Of course, none of that really matters. Its long been known that one statistic overwhelmingly determines who wins Rookie of the Year: points per game. And in that area Davis was clearly superior. Marques Johnson averaged 19.1 ppg that season while Davis finished with a 24.2 ppg average. (The players think that way as well. According to this famous Sports Illustrated story, Walter Davis won the ROY vote among players in a landslide. Johnson and the Bucks got revenge in the playoffs, making the Suns a first round “See Ya” victim).
Interestingly, neither player ever really fulfilled their rookie promise. Both had nice careers, but when you make the kind of splash that the two of them made in your first season, “nice careers” are a bit of a disappointment. One could argue that both Davis and Johnson never again matched their rookie seasons.
ABA Superstar Infusion
If you notice, the MVP chart provides strong evidence to support Bill Simmons contention that the 1975-76 NBA season, the last season before the ABA merger, was the most watered down season in NBA history.
Of the 10 most valuable players in 1977-78, only 3 were even active NBA members two seasons earlier in 1975-76, and one of them (Bill Walton) spent most of that season on injured reserve.
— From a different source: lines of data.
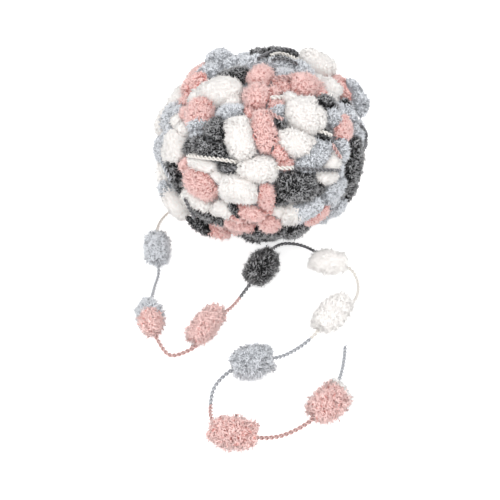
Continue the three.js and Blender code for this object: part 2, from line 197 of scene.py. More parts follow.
def heapPiece(name, heap, materials):
    points = np.concatenate(heap["points"]).astype(np.float32)
    faces = np.concatenate(heap["faces"]).astype(np.int32)
    dye = np.concatenate(heap["dye"]).astype(np.int32)
    mesh = bpy.data.meshes.new(name)
    mesh.vertices.add(len(points))
    mesh.vertices.foreach_set("co", points.ravel())
    mesh.loops.add(len(faces) * 3)
    mesh.loops.foreach_set("vertex_index", faces.ravel())
    mesh.polygons.add(len(faces))
    mesh.polygons.foreach_set("loop_start", np.arange(0, len(faces) * 3, 3, dtype=np.int32))
    used = sorted(set(dye.tolist()))
    slots = np.zeros(len(materials), dtype=np.int32)
    slots[used] = np.arange(len(used))
    for index in used:
        mesh.materials.append(materials[index])
    mesh.polygons.foreach_set("material_index", slots[dye])
    mesh.polygons.foreach_set("use_smooth", np.ones(len(faces), dtype=bool))
    for key in ("height", "toneAndShade"):
        values = np.concatenate(heap[key]).astype(np.float32)
        mesh.attributes.new(key, "FLOAT", "POINT").data.foreach_set("value", values)
    mesh.update()
    mesh.validate()
    mesh.normals_split_custom_set_from_vertices(np.concatenate(heap["normals"]))
    piece = bpy.data.objects.new(name, mesh)
    bpy.context.collection.objects.link(piece)
    print(f"{name}: {len(faces)} triangles")
    return piece


# The loose end: its route on the floor, from inside the ball's skin to the bare end
looseEnd = {
    "diameter": 0.0022,
    "plyRadius": 0.00058,
    "plyOffset": 0.00059,
    "turn": 0.0046,
    "ringsPerTurn": 8,
    "sides": 5,
    "pathStep": 0.002,
    # how light a ply is at its outside and towards the other ply, and at its cut ends: painted shade
    "outerTone": 0.9,
    "innerDrop": 0.1,
    "endTone": 0.3,
    # where the dye changes, measured along the thread from its start
    "dyeStarts": ((0, "white"), (0.064, "light"), (0.117, "pink"), (0.1958, "dark"), (0.2724, "white"),
                  (0.3569, "light"), (0.4258, "pink"), (0.501, "light")),
}
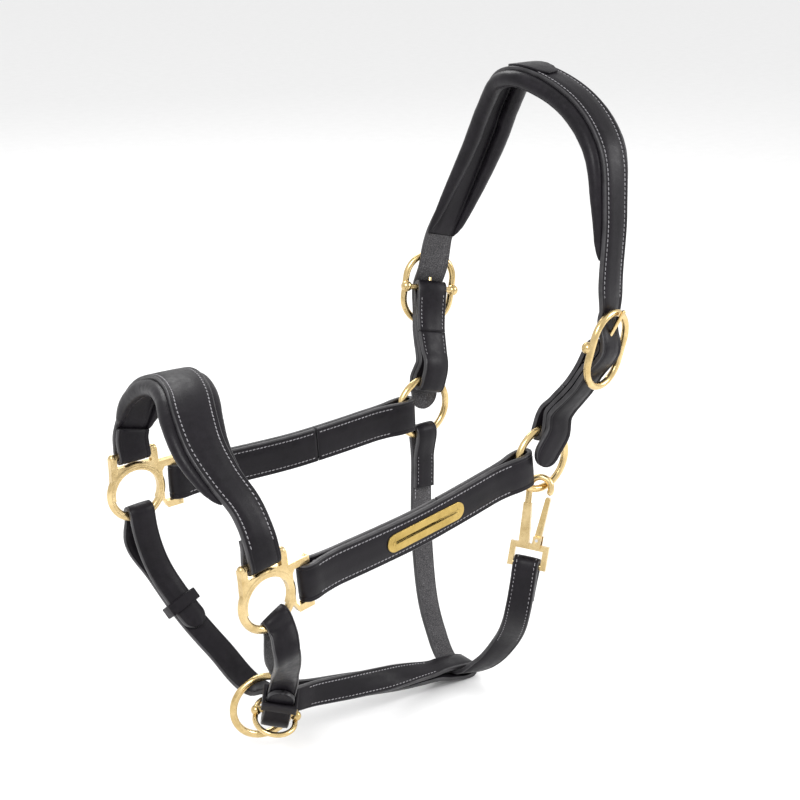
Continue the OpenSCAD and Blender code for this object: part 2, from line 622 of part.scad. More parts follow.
link_loop = leather_t + 1.3;        // from the throat strap's middle to the loop's middle
link_line = [
    [link_front, link_side],
    [mix(link_front, throat_low, 0.3), [0, 0.35, 1]],
    [mix(link_front, throat_low, 0.52), [0, 0.7, 0.9]],
    [mix(link_front, throat_low, 0.7), [0, 1, 0.4]],
    [mix(link_front, throat_low, 0.86), Y],
    [throat_low, Y]];
link_rows = frames(smooth(link_line, 9));
link_last = len(link_rows) - 1;
link_route = doubled(link_rows, 1, 7,
    eye(link_front, -lead_back, cross(lead_back, link_side), ring_eye_r + 0.3,
        sagitta(ring_r, throat_w) + 0.3, link_side, 1),
    eye(throat_low, link_e, link_rows[link_last][2], link_loop, throat_w / 2 - 0.8, Y, 9),
    ring_eye_r + 0.3, link_loop, link_last - 2, 10, layer + 0.78);
module connecting_strap() {
    color(leather) strap_along(link_route, throat_w);
}

// ---- snap: square eye, spine and hook cast in one, a sprung gate on a pin ----
snap_hook_r = 8.3;                   // middle of the hook's bend
snap_rod = 2.5;
eye_half = throat_w / 2 + 0.8;
gate_at = [5, 20];
gate_tip = [7.6, snap_len - 6.2];
gate_thick = 5.2;
pin_d = 2.4;
module snap_stand() {
    stand(snap_o, snap_h, snap_a) children();
}
module rod(a, b, r) {
    v = b - a;
    translate(a) rotate([0, 0, atan2(v[1], v[0])]) rotate([0, 90, 0])
        cylinder(r = r, h = norm(v), $fn = 24);
}
module snap_body() {
    color(brass) snap_stand() {
        rotate([0, 90, 0]) cylinder(r = bar_r, h = 2 * eye_half + 4, center = true, $fn = 32);
        for (x = [-1, 1]) translate([x * (eye_half + 2.1), 7, 0])
            cube([4.2, 18.8, 4.8], center = true);
        translate([0, 14.2, 0]) cube([2 * eye_half + 8, 4.4, 4.8], center = true);
        rod([-5, 14, 0], [-snap_hook_r, snap_len, 0], snap_rod);
        linear_extrude(5.6, center = true)
            polygon([[-8.8, 13], [-0.6, 13], [-4.4, 47], [-10.4, 47]]);
        translate([0, snap_len, 0]) rotate([0, 0, -15]) rotate_extrude(angle = 195, $fn = 64)
            translate([snap_hook_r, 0]) circle(r = snap_rod, $fn = 24);
        translate([snap_hook_r * cos(15), snap_len - snap_hook_r * sin(15), 0])
            sphere(r = snap_rod, $fn = 24);
        difference() {
            translate([gate_at[0] - 3, 14, -gate_thick / 2 - 2.6])
                cube([6.4, 9, gate_thick + 5.2]);
            translate([gate_at[0] - 5, 16.6, -gate_thick / 2 - 1]) cube([10, 12, gate_thick + 2]);
            translate([gate_at[0], gate_at[1], -9]) cylinder(d = pin_d, h = 18, $fn = 32);
        }
    }
}
module snap_gate() {
    color(brass) snap_stand() difference() {
        linear_extrude(gate_thick, center = true) {
            translate(gate_at) circle(d = 5.4, $fn = 32);
            polygon([gate_at + [-2.6, 1], gate_at + [2.7, 0], gate_tip + [1.9, -1.6],
                gate_tip + [1.2, 0], gate_tip + [-1.4, 0], gate_tip + [-1.9, -1.5]]);
        }
        translate([gate_at[0], gate_at[1], -9]) cylinder(d = pin_d + 0.1, h = 18, $fn = 32);
    }
}
module gate_pin() {
    color(steel) snap_stand() translate([gate_at[0], gate_at[1], 0])
        cylinder(d = pin_d, h = gate_thick + 5.2, center = true, $fn = 32);
}
module gate_spring() {
    color(steel) snap_stand() translate([gate_at[0], gate_at[1], 0])
        for (z = [-1, 1]) translate([0, 0, z * (gate_thick / 2 + 0.5)]) rotate_extrude($fn = 32)
            translate([pin_d / 2 + 0.45, 0]) circle(r = 0.35, $fn = 24);
}

headpiece_strap();
crown_padding();
poll_patch();
buckle_frame(-1);  // near_buckle_frame
buckle_frame(1);  // far_buckle_frame
buckle_tongue(-1);  // near_buckle_tongue
buckle_tongue(1);  // far_buckle_tongue
upper_cheek_strap(-1);  // near_upper_cheek_strap
upper_cheek_strap(1);  // far_upper_cheek_strap
ring_solid(ring_c(-1));  // near_ring
ring_solid(ring_c(1));  // far_ring
cheekpiece(-1);  // near_cheekpiece
cheekpiece(1);  // far_cheekpiece
nameplate();
nameplate_rivets();
front_fitting(-1);  // near_front_fitting
front_fitting(1);  // far_front_fitting
noseband_strap();
noseband_padding();
far_chin_strap();
far_chin_keeper();
near_chin_strap();
chin_buckle_frame();
chin_buckle_tongue();
near_chin_keeper();
ring_solid(lead_c, lead_turn);  // lead_ring
connecting_strap();
throat_strap();
snap_body();
snap_gate();
gate_pin();
gate_spring();
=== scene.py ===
import json
import math

import bmesh
import bpy
import numpy as np
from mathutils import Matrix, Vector, noise

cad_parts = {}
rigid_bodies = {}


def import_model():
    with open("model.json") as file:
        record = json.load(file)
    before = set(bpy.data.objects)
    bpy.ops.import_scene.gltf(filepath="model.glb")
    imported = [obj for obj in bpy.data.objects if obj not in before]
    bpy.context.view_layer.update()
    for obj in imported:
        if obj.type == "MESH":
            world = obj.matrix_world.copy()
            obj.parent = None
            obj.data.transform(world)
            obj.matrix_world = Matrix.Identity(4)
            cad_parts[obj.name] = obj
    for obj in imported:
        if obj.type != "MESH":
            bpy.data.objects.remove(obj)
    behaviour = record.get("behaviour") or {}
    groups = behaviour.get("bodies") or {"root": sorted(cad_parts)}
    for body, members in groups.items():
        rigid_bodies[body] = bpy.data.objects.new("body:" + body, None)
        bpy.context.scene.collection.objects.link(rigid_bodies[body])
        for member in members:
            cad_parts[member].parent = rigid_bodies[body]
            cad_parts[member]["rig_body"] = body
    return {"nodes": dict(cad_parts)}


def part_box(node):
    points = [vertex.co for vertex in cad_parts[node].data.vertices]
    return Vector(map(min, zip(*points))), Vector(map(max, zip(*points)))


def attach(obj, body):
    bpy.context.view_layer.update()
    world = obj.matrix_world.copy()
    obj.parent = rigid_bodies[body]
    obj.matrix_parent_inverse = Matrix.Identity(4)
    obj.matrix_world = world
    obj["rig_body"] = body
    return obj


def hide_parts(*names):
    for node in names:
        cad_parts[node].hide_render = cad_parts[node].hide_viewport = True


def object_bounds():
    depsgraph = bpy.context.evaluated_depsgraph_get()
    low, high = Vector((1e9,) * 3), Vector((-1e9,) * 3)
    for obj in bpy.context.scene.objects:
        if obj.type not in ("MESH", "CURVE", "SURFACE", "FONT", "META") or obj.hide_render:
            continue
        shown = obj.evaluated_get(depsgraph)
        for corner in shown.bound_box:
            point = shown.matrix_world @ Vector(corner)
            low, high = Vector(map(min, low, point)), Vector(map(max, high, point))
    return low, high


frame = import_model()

CAD_LOW, CAD_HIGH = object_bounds()
MM = 0.001                   # metres in a millimetre
WELD_GAP = 3e-6              # vertices closer than this are one
CORNER_MATCH = 2e-5          # how closely opposite sides of a strap's end agree
THICK_MATCH = 1.5e-5         # how closely an edge across the thickness agrees with it
SHARP_ANGLE = math.radians(60)
STRAP_STEP = 2.5 * MM        # between the rows of a visible strap
PADDING_STEP = 2.0 * MM      # between the rows of a padding
TIP_STEP = 0.7 * MM          # between the rows of a rounded end
ROW_BEND = 9                 # degrees, the most a strap turns between two rows
BODY = {n: o["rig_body"] for n, o in frame["nodes"].items()}


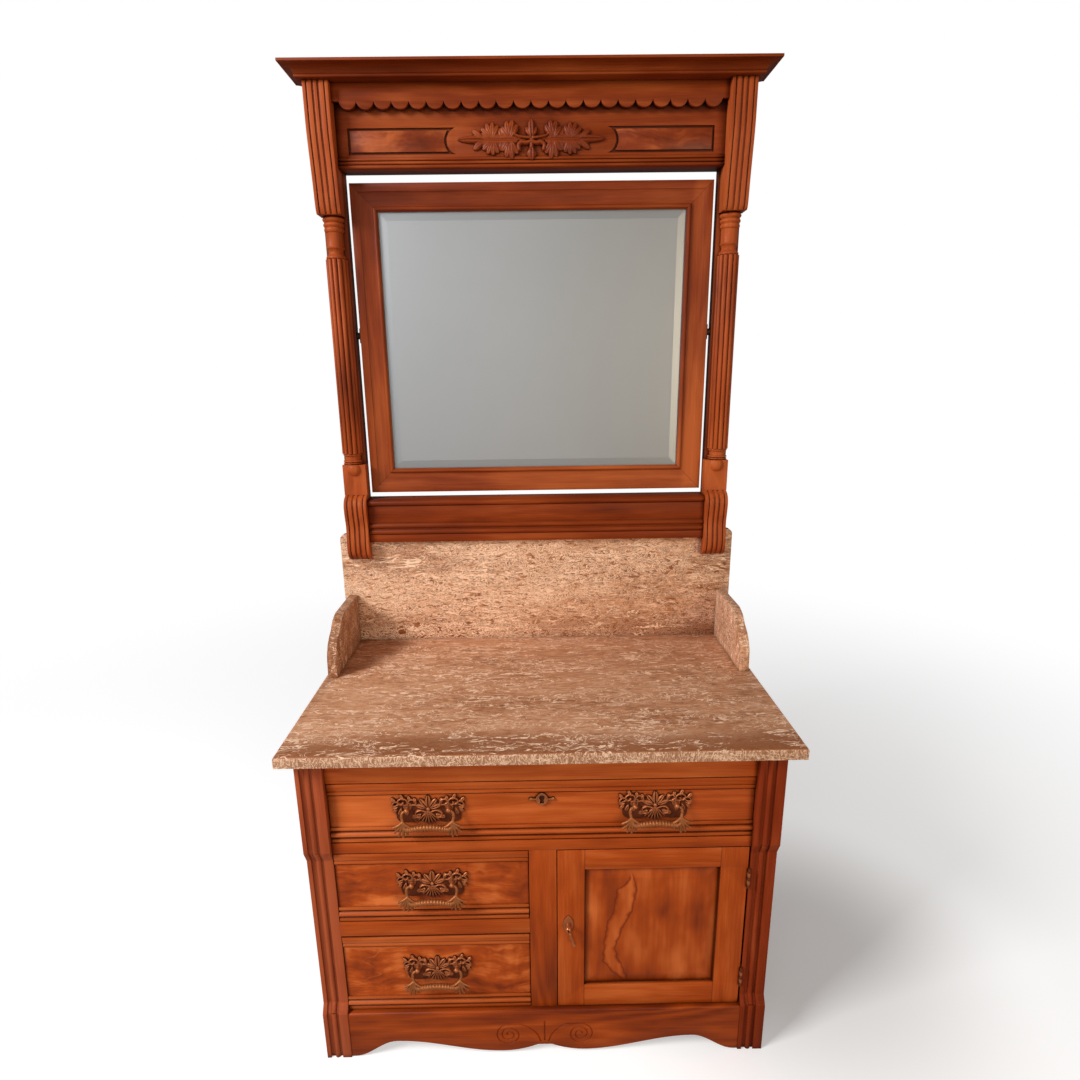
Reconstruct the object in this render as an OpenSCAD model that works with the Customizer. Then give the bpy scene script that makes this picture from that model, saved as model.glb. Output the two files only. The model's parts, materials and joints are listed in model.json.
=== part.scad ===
// Washstand with a marble top, a splash-back and a tall tilting mirror in a scroll-bracketed harp.
// Millimetres, +Z up, the front faces -Y, the origin is at the middle of the footprint on the floor.

/* [Cabinet] */
// Width over the front posts
case_w = 900; // [840:1:980]
// Height from the floor to the underside of the marble
case_h = 698; // [690:1:740]
// Depth from the front posts' face to the cabinet's back
case_d = 505; // [460:1:560]
// Width of a front post
post_w = 50; // [46:1:60]
// Depth of a front post
post_d = 48; // [42:1:60]
// How far the posts' middle stretch is set back
post_step = 11; // [6:0.5:14]
// Height of the foot block of a front post
foot_block_h = 113; // [100:1:125]
// Height of the slope above the foot block
foot_slope_h = 18; // [12:1:24]
// Length of the full-depth block at a post's head
head_block_h = 200; // [180:1:215]
// Height of the slope under the head block
head_slope_h = 24; // [12:1:30]
// Distance of the posts' bead from the post's left edge
bead_x = 21.5; // [20:0.5:24]
// Radius of the posts' bead
bead_r = 6; // [4:0.5:7]
// Depth of the channel that the bead lies in
channel_depth = 4; // [2:0.5:5]
// Width of the channel that the bead lies in
channel_w = 24; // [16:1:26]
// Depth of a rear post
rear_post_d = 30; // [24:1:40]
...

Meanwhile, 6 of the 10 most valuable players were active ABA members in 1975-76. Does that mean the ABA had more talent than the NBA? No, I don’t think so. I think the ABA talent pool was extremely top heavy. If you look at the production numbers for ABA players in the season after the merger, you will notice that those numbers almost uniformly shrank by right around 20%. (If you look at the pythagorean wins for the Spurs and Pacers, you find the exact same thing. Denver actually did better in their first NBA season, but I would argue that was because they enjoyed the greatest home court advantage in history. The Nuggets won 36 of 41 at home that season, but were well below .500% on the road. If you normalize their home numbers, you get the same 20% reduction in wins you get with the Spurs and Pacers).